Consistency with "general European standards for how certain latin letters should sound" I find arbitrary and a non-issue. As I said previously, any failure in the intuitiveness of the spelling in a romanization system can easily be overcome by the prospective user reading a short wikipedia-style article. ローマ字 shouldn't be a crutch for (and solely the domain of) people who can't be bothered to learn a few simple rules.

LaC said:
But thanks for giving me the best argument ever. To the "oh" camp: you will give up your faggotry until the site itself is renamed to danbohru.

I actually referenced that back in my first post in this thread.

I fail to see how it "collides with everything else".

Consistency is required in any set of rules, otherwise the rules are obsolete. Romanization rules are important because without them, we'd likely have a thread like this for every Japanese name.

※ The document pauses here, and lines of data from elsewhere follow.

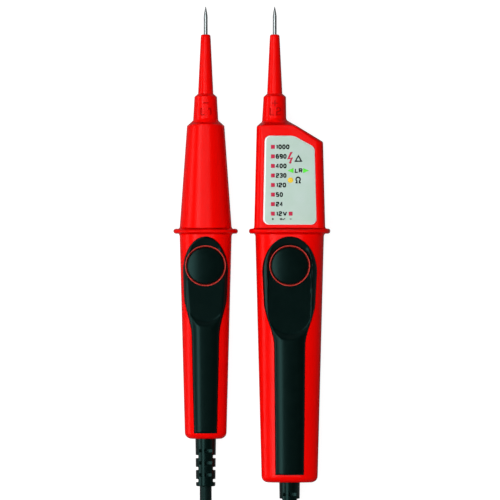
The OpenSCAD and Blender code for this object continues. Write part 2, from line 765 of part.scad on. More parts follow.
// Push button: a domed cap with a flange under the ring and a stem down to the switch
dome_steps = 5;
pocket_r = 7.4;
pocket_h = 9.1;
stem_r = 1.6;
switch_side = 6.2;
switch_h = 3.3;
plunger_r = 1.2;
plunger_len = 2.9;
stem_foot_h = board_top_h + switch_h + button_travel + gap;
dome_r = (button_r * button_r + button_dome * button_dome) / (2 * button_dome);
dome_angle = asin(button_r / dome_r);
module push_button(d) {
    color(black) place(d) translate([0, -button_y, 0]) rotate_extrude() polygon(concat(
        [[0, stem_foot_h], [stem_r, stem_foot_h], [stem_r, pocket_h], [pocket_r, pocket_h],
            [pocket_r, cap_foot_h], [button_r + cap_flange, cap_foot_h],
            [button_r + cap_flange, cap_foot_h + cap_flange_t], [button_r, cap_foot_h + cap_flange_t]],
        [for (i = [dome_steps:-1:0]) let (t = dome_angle * i / dome_steps)
            [dome_r * sin(t), cap_rim_h + button_dome - dome_r * (1 - cos(t))]]
    ));
}
module display_push_button() { push_button(DISPLAY); }
module plain_push_button() { push_button(PLAIN); }

module button_ring(d) {
    color("#a8322c") place(d) translate([0, -button_y, ring_foot_h]) difference() {
        cylinder(h = seat_h + ring_proud - ring_foot_h, r = ring_r);
        translate([0, 0, -over]) cylinder(h = axis_z, r = ring_r - ring_wall);
    }
}
module display_button_ring() { button_ring(DISPLAY); }
module plain_button_ring() { button_ring(PLAIN); }

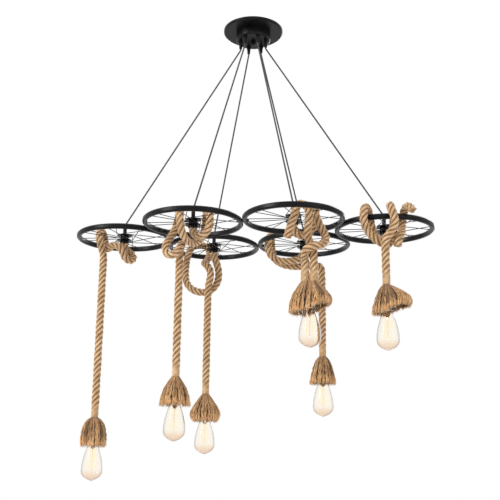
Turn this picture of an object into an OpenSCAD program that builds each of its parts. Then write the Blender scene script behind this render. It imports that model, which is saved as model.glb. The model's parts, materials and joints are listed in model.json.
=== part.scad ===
// Wheel-cluster chandelier: six small spoked wheels hang level on six cables from one round
// canopy. From each wheel hangs a thick knotted rope that ends in a frayed tassel with a lamp.
// Millimetres, +Z up. The origin is the centre of the canopy's face on the ceiling, so all
// of the chandelier lies below z = 0. The row of wheels runs along X.

/* [Wheels] */
// Outer diameter of a wheel
wheel_d = 300; // [290:1:320]
// Free gap between two neighbouring rims
wheel_gap = 0.6; // [0.3:0.1:0.9]
// Height of a rim
rim_h = 16; // [14:0.5:20]
// Width of a rim, from inside to outside
rim_w = 14; // [12:0.5:16]
// Bevel on the four edges of a rim
rim_bevel = 4; // [2:0.5:5]
// Thickness of a spoke
spoke_d = 2.2; // [1.6:0.1:2.6]
// Pairs of crossing spokes in a wheel
spoke_pairs = 8; // [7:1:9]
// Half angle between the two ends of a pair at the rim
spoke_spread = 6.75; // [6:0.25:7.5]
// Gap between a spoke's end and the rim or the flange
spoke_clear = 0.15; // [0.1:0.05:0.3]

/* [Hubs] */
// Diameter of a hub's flanges
flange_d = 46; // [40:1:48]
// Thickness of a flange
flange_t = 3; // [2:0.5:4]
// Distance between the middles of the two flanges
flange_span = 16; // [12:1:18]
// Diameter of the hub's barrel
barrel_d = 26; // [20:1:30]
// Diameter of the stem on top of a hub
stem_d = 12; // [11:0.5:14]
// Height of the stem above the upper flange
stem_h = 28; // [20:1:34]
// Diameter of the rope cup under a hub
cup_d = 28; // [27:0.5:32]
// Height of the rope cup under the lower flange
cup_h = 9; // [6:0.5:10]

/* [Ceiling canopy] */
// Height from the ceiling down to the wheels' middle plane
drop_h = 700; // [690:5:720]
// Diameter of the canopy's flat flange
canopy_d = 195; // [170:1:220]
// Height of the flange's edge
canopy_edge = 9; // [7:0.5:12]
// Diameter of the raised middle
dome_d = 113; // [110:1:118]
// Depth of the raised middle below the ceiling
dome_h = 38; // [34:1:44]
// Wall of the canopy's sheet metal
canopy_wall = 1.5; // [1:0.1:2]
// Distance between the two ceiling screw holes
ceiling_pitch = 70; // [60:1:74]
// Diameter of a ceiling screw hole
ceiling_hole_d = 5; // [4:0.5:6]
// Thickness of the ceiling bracket
bracket_t = 2; // [1.5:0.5:3]
// Width of the ceiling bracket
bracket_w = 24; // [20:1:28]
// Diameter of the threaded stud in the middle
stud_d = 8; // [6:1:10]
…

Not to throw more trash on this fire, but I'll note in passing that when Japanese people go to the bother of Romanising something, it tends to come out sort of..."willy-nilly" might be a good way to describe it; I wouldn't call it rare to see a write switch style mid-word.

As far as this in particular goes, yeah, the seemingly-random switch is a little annoying at some level. But if you disabuse yourself of the notion that an alias creates a modification and instead consider that an alias establishes an equivalence normalised for cruft-management's sake, it's like nothing ever changed.

I dislike Hepburn's style, myself; I prefer Kunrei, but unless you feel like writing a patch for bidirectional aliases and an option for Romanisation-style on the user's end, we're never going to be able to please everyone.

Or hey, there's always JSL-style!

DschingisKhan said:
I dislike Hepburn's style, myself; I prefer Kunrei, but unless you feel like writing a patch for bidirectional aliases and an option for Romanisation-style on the user's end, we're never going to be able to please everyone.

I was considering doing something like this, actually. Then I came back to my senses.